**Recorded data**
begin

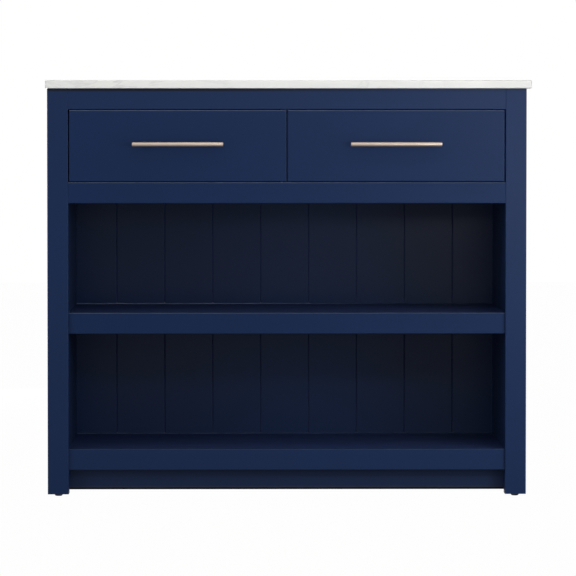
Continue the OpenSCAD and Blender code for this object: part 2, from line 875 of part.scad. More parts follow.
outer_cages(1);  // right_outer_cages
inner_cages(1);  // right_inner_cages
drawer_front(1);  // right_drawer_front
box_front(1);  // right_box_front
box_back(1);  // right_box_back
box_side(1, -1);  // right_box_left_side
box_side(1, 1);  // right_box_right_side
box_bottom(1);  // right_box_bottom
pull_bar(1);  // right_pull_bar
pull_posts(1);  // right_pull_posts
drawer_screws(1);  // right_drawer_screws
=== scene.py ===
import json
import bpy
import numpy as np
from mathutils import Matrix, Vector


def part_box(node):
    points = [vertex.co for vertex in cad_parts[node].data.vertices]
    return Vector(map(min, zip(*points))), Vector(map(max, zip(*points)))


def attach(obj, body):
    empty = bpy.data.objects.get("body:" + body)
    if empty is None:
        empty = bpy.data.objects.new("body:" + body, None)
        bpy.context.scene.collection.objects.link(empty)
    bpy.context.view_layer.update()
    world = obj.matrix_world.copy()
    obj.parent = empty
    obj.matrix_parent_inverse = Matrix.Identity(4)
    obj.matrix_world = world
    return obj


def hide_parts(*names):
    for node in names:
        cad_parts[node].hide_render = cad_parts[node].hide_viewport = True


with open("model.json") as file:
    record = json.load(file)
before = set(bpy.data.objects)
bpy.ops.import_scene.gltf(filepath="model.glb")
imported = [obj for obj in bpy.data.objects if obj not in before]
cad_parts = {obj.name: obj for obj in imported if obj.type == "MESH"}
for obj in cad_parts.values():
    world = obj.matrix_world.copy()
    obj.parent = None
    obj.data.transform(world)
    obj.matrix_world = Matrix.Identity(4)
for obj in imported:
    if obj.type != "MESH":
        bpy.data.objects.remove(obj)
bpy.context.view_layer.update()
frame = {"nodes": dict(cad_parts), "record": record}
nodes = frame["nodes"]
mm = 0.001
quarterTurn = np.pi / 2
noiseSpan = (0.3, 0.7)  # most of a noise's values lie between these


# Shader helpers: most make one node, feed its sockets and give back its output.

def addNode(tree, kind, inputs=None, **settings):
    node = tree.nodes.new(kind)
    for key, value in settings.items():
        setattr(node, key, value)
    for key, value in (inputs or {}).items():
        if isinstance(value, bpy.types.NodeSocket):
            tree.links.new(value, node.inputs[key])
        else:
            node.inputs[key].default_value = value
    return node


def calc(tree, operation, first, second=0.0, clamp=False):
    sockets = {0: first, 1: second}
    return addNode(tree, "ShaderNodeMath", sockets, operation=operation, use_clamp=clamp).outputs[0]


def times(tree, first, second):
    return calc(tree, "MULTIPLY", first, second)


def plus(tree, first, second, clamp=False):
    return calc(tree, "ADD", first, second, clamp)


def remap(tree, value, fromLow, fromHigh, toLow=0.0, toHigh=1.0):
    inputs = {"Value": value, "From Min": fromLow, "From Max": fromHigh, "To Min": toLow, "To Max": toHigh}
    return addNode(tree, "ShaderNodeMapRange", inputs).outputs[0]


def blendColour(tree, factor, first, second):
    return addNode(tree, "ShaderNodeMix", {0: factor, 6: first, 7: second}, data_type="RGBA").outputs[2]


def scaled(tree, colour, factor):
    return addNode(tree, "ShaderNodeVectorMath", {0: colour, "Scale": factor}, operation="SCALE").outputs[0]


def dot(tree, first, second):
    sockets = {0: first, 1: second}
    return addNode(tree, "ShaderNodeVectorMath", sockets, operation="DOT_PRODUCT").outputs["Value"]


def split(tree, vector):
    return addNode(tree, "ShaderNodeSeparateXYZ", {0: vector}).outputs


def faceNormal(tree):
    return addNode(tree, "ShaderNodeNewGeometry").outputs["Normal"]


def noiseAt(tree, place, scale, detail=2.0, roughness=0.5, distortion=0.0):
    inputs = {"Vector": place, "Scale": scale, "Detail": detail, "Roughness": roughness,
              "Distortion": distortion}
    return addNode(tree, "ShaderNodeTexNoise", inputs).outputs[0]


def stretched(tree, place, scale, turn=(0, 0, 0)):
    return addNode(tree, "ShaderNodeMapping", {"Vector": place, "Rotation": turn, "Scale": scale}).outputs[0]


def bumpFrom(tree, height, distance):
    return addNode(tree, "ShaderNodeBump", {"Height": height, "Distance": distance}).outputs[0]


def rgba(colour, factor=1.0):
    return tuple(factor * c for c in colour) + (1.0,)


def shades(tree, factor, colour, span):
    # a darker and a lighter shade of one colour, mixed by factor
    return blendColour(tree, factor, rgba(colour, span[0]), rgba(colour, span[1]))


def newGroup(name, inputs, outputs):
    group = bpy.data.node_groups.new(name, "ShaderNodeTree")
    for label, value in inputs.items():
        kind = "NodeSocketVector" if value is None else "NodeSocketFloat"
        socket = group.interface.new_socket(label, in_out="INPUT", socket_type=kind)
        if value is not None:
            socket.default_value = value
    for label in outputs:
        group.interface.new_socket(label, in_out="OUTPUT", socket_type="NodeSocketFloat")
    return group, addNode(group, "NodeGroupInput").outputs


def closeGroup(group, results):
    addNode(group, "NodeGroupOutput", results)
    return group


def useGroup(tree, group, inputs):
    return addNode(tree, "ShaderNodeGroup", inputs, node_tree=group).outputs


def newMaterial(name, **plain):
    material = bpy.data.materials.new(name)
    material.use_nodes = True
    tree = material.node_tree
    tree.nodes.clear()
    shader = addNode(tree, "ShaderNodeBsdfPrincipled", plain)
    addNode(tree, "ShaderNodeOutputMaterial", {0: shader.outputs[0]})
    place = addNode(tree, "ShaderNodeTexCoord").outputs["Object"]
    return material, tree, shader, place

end

Please restate the whole listing word for word.

**Solution to the exercise**
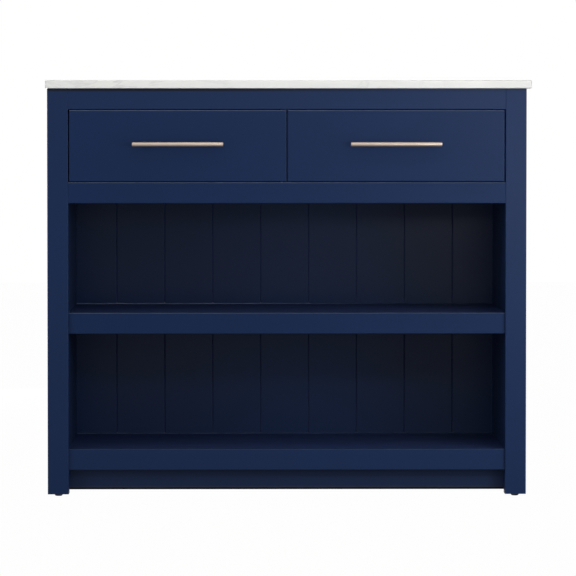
Continue the OpenSCAD and Blender code for this object: part 2, from line 875 of part.scad. More parts follow.
outer_cages(1);  // right_outer_cages
inner_cages(1);  // right_inner_cages
drawer_front(1);  // right_drawer_front
box_front(1);  // right_box_front
box_back(1);  // right_box_back
box_side(1, -1);  // right_box_left_side
box_side(1, 1);  // right_box_right_side
box_bottom(1);  // right_box_bottom
pull_bar(1);  // right_pull_bar
pull_posts(1);  // right_pull_posts
drawer_screws(1);  // right_drawer_screws
=== scene.py ===
import json
import bpy
import numpy as np
from mathutils import Matrix, Vector


def part_box(node):
    points = [vertex.co for vertex in cad_parts[node].data.vertices]
    return Vector(map(min, zip(*points))), Vector(map(max, zip(*points)))


def attach(obj, body):
    empty = bpy.data.objects.get("body:" + body)
    if empty is None:
        empty = bpy.data.objects.new("body:" + body, None)
        bpy.context.scene.collection.objects.link(empty)
    bpy.context.view_layer.update()
    world = obj.matrix_world.copy()
    obj.parent = empty
    obj.matrix_parent_inverse = Matrix.Identity(4)
    obj.matrix_world = world
    return obj


def hide_parts(*names):
    for node in names:
        cad_parts[node].hide_render = cad_parts[node].hide_viewport = True


with open("model.json") as file:
    record = json.load(file)
before = set(bpy.data.objects)
bpy.ops.import_scene.gltf(filepath="model.glb")
imported = [obj for obj in bpy.data.objects if obj not in before]
cad_parts = {obj.name: obj for obj in imported if obj.type == "MESH"}
for obj in cad_parts.values():
    world = obj.matrix_world.copy()
    obj.parent = None
    obj.data.transform(world)
    obj.matrix_world = Matrix.Identity(4)
for obj in imported:
    if obj.type != "MESH":
        bpy.data.objects.remove(obj)
bpy.context.view_layer.update()
frame = {"nodes": dict(cad_parts), "record": record}
nodes = frame["nodes"]
mm = 0.001
quarterTurn = np.pi / 2
noiseSpan = (0.3, 0.7)  # most of a noise's values lie between these


# Shader helpers: most make one node, feed its sockets and give back its output.

def addNode(tree, kind, inputs=None, **settings):
    node = tree.nodes.new(kind)
    for key, value in settings.items():
        setattr(node, key, value)
    for key, value in (inputs or {}).items():
        if isinstance(value, bpy.types.NodeSocket):
            tree.links.new(value, node.inputs[key])
        else:
            node.inputs[key].default_value = value
    return node


def calc(tree, operation, first, second=0.0, clamp=False):
    sockets = {0: first, 1: second}
    return addNode(tree, "ShaderNodeMath", sockets, operation=operation, use_clamp=clamp).outputs[0]


def times(tree, first, second):
    return calc(tree, "MULTIPLY", first, second)


def plus(tree, first, second, clamp=False):
    return calc(tree, "ADD", first, second, clamp)


def remap(tree, value, fromLow, fromHigh, toLow=0.0, toHigh=1.0):
    inputs = {"Value": value, "From Min": fromLow, "From Max": fromHigh, "To Min": toLow, "To Max": toHigh}
    return addNode(tree, "ShaderNodeMapRange", inputs).outputs[0]


def blendColour(tree, factor, first, second):
    return addNode(tree, "ShaderNodeMix", {0: factor, 6: first, 7: second}, data_type="RGBA").outputs[2]


def scaled(tree, colour, factor):
    return addNode(tree, "ShaderNodeVectorMath", {0: colour, "Scale": factor}, operation="SCALE").outputs[0]


def dot(tree, first, second):
    sockets = {0: first, 1: second}
    return addNode(tree, "ShaderNodeVectorMath", sockets, operation="DOT_PRODUCT").outputs["Value"]


def split(tree, vector):
    return addNode(tree, "ShaderNodeSeparateXYZ", {0: vector}).outputs


def faceNormal(tree):
    return addNode(tree, "ShaderNodeNewGeometry").outputs["Normal"]


def noiseAt(tree, place, scale, detail=2.0, roughness=0.5, distortion=0.0):
    inputs = {"Vector": place, "Scale": scale, "Detail": detail, "Roughness": roughness,
              "Distortion": distortion}
    return addNode(tree, "ShaderNodeTexNoise", inputs).outputs[0]


def stretched(tree, place, scale, turn=(0, 0, 0)):
    return addNode(tree, "ShaderNodeMapping", {"Vector": place, "Rotation": turn, "Scale": scale}).outputs[0]


def bumpFrom(tree, height, distance):
    return addNode(tree, "ShaderNodeBump", {"Height": height, "Distance": distance}).outputs[0]


def rgba(colour, factor=1.0):
    return tuple(factor * c for c in colour) + (1.0,)


def shades(tree, factor, colour, span):
    # a darker and a lighter shade of one colour, mixed by factor
    return blendColour(tree, factor, rgba(colour, span[0]), rgba(colour, span[1]))


def newGroup(name, inputs, outputs):
    group = bpy.data.node_groups.new(name, "ShaderNodeTree")
    for label, value in inputs.items():
        kind = "NodeSocketVector" if value is None else "NodeSocketFloat"
        socket = group.interface.new_socket(label, in_out="INPUT", socket_type=kind)
        if value is not None:
            socket.default_value = value
    for label in outputs:
        group.interface.new_socket(label, in_out="OUTPUT", socket_type="NodeSocketFloat")
    return group, addNode(group, "NodeGroupInput").outputs


def closeGroup(group, results):
    addNode(group, "NodeGroupOutput", results)
    return group


def useGroup(tree, group, inputs):
    return addNode(tree, "ShaderNodeGroup", inputs, node_tree=group).outputs


def newMaterial(name, **plain):
    material = bpy.data.materials.new(name)
    material.use_nodes = True
    tree = material.node_tree
    tree.nodes.clear()
    shader = addNode(tree, "ShaderNodeBsdfPrincipled", plain)
    addNode(tree, "ShaderNodeOutputMaterial", {0: shader.outputs[0]})
    place = addNode(tree, "ShaderNodeTexCoord").outputs["Object"]
    return material, tree, shader, place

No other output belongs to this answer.